Exercise brief – Everything from the line containing "List this object's" through the line containing "Describe how this" must be quoted exactly; everything else is left out.
** Start Dataset **
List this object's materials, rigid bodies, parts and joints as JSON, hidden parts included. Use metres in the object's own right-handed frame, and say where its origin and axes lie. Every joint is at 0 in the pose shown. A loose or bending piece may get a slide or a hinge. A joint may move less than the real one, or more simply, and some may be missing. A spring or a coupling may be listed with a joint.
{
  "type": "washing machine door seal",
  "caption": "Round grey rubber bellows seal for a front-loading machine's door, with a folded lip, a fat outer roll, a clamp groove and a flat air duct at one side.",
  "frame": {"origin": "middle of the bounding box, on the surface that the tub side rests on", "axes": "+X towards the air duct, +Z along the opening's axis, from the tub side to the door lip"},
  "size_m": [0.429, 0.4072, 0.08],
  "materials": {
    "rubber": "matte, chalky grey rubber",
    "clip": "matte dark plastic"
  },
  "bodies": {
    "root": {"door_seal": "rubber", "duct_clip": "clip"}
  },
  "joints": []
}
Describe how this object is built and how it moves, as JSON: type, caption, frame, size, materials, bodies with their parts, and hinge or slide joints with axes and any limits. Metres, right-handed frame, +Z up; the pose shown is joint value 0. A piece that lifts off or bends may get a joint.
** End Dataset **
** Start Dataset **
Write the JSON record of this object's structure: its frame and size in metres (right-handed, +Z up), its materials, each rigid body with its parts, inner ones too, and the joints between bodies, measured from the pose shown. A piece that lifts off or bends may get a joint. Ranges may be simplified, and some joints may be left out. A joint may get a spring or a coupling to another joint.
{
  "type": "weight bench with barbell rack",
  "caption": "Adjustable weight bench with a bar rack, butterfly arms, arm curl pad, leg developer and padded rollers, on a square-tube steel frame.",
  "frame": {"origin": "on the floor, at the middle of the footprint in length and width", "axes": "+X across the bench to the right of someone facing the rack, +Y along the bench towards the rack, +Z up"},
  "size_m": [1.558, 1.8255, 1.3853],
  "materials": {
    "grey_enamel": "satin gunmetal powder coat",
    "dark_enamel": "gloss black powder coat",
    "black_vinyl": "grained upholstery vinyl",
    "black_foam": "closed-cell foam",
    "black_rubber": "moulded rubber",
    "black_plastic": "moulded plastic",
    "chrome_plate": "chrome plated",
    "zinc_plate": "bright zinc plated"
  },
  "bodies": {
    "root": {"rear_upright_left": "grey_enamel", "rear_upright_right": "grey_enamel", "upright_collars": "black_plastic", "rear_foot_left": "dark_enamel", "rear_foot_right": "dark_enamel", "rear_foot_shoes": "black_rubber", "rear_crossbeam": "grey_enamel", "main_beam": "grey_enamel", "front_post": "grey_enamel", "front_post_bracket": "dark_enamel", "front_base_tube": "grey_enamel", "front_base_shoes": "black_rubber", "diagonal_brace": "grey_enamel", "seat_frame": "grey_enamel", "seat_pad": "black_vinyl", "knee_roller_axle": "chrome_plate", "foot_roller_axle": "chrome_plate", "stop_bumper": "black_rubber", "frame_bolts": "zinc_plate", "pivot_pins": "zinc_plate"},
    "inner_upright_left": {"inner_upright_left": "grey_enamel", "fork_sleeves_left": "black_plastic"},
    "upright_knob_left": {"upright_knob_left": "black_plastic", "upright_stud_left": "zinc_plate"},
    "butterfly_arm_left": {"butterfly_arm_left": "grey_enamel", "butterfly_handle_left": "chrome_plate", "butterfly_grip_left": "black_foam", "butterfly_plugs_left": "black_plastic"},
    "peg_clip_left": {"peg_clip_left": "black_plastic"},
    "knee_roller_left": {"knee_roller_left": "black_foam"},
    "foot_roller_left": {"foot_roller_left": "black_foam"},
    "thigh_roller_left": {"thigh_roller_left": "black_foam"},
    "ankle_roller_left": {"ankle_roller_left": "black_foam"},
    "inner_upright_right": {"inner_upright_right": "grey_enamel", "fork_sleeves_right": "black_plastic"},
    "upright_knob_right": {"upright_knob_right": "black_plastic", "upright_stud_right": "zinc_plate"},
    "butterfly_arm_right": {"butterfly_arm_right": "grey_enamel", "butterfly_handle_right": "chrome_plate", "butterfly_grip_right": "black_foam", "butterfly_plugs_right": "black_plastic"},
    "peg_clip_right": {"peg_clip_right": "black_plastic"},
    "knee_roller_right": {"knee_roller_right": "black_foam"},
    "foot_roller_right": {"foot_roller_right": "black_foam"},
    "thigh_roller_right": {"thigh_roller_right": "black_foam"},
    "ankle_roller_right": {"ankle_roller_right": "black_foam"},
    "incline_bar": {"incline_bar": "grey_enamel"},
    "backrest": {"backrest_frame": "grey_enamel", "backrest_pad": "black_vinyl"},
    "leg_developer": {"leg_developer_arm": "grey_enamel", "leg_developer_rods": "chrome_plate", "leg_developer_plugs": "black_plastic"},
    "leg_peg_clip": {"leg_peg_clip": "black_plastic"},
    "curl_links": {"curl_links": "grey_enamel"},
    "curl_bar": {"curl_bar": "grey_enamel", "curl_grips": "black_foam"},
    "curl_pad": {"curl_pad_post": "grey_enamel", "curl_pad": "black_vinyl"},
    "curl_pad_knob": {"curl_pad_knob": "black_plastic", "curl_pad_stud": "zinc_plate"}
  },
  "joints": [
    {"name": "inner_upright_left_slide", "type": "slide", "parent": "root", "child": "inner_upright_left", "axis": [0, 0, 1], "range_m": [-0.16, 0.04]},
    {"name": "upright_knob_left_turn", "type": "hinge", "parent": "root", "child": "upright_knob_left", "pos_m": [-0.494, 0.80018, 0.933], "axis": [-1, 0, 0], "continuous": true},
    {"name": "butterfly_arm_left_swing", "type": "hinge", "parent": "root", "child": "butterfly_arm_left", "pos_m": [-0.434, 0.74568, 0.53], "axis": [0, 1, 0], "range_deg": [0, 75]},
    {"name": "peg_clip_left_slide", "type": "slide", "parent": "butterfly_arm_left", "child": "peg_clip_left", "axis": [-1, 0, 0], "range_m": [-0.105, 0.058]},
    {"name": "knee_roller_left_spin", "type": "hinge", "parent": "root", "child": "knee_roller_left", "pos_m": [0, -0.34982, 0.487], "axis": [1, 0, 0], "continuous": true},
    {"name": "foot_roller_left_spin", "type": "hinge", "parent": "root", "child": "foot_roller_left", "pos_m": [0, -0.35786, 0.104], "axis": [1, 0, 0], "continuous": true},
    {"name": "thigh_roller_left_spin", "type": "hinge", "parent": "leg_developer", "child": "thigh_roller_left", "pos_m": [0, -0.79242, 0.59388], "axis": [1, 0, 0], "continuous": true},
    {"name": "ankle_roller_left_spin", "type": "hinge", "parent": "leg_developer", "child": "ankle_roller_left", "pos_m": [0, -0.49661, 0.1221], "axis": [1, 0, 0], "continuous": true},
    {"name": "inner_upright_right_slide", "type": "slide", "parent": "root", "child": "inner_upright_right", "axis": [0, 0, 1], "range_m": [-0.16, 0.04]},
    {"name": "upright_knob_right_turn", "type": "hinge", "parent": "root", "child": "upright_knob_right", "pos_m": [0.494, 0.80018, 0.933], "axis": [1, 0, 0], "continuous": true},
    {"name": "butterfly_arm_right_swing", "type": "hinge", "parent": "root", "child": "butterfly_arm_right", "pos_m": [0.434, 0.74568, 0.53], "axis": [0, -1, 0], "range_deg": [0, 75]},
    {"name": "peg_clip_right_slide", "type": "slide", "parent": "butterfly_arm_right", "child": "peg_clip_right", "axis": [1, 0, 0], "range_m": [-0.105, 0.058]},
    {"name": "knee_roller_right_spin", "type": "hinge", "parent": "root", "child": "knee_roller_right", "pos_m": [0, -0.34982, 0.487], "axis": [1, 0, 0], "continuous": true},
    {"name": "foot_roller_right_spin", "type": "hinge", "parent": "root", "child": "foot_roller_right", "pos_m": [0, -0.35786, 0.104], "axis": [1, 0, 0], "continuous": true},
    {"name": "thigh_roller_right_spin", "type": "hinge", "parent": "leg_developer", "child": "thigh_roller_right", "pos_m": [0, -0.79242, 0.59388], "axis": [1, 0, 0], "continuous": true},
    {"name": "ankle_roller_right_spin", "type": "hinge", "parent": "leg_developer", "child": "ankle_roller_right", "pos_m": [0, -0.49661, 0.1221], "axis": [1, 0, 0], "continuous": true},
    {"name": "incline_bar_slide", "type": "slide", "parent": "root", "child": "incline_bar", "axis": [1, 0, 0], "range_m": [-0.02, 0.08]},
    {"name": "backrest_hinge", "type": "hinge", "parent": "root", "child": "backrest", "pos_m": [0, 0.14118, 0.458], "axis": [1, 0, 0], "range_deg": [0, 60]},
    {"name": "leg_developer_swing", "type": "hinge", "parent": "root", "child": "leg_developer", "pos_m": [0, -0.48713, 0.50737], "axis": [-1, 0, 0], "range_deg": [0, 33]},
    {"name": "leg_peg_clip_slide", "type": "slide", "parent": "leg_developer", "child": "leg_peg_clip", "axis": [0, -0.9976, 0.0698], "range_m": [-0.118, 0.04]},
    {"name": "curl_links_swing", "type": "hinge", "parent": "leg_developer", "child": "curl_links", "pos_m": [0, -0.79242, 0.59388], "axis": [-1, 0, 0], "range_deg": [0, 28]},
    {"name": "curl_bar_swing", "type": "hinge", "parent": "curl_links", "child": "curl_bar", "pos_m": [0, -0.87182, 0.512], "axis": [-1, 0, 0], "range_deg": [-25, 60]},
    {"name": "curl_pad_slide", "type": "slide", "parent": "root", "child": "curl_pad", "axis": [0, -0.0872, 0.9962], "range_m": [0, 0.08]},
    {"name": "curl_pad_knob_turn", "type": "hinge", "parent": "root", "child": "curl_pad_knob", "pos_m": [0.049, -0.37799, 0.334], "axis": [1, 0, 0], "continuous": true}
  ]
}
** End Dataset **
Reply –
List this object's materials, rigid bodies, parts and joints as JSON, hidden parts included. Use metres in the object's own right-handed frame, and say where its origin and axes lie. Every joint is at 0 in the pose shown. A loose or bending piece may get a slide or a hinge. A joint may move less than the real one, or more simply, and some may be missing. A spring or a coupling may be listed with a joint.
{
  "type": "washing machine door seal",
  "caption": "Round grey rubber bellows seal for a front-loading machine's door, with a folded lip, a fat outer roll, a clamp groove and a flat air duct at one side.",
  "frame": {"origin": "middle of the bounding box, on the surface that the tub side rests on", "axes": "+X towards the air duct, +Z along the opening's axis, from the tub side to the door lip"},
  "size_m": [0.429, 0.4072, 0.08],
  "materials": {
    "rubber": "matte, chalky grey rubber",
    "clip": "matte dark plastic"
  },
  "bodies": {
    "root": {"door_seal": "rubber", "duct_clip": "clip"}
  },
  "joints": []
}
Describe how this object is built and how it moves, as JSON: type, caption, frame, size, materials, bodies with their parts, and hinge or slide joints with axes and any limits. Metres, right-handed frame, +Z up; the pose shown is joint value 0. A piece that lifts off or bends may get a joint.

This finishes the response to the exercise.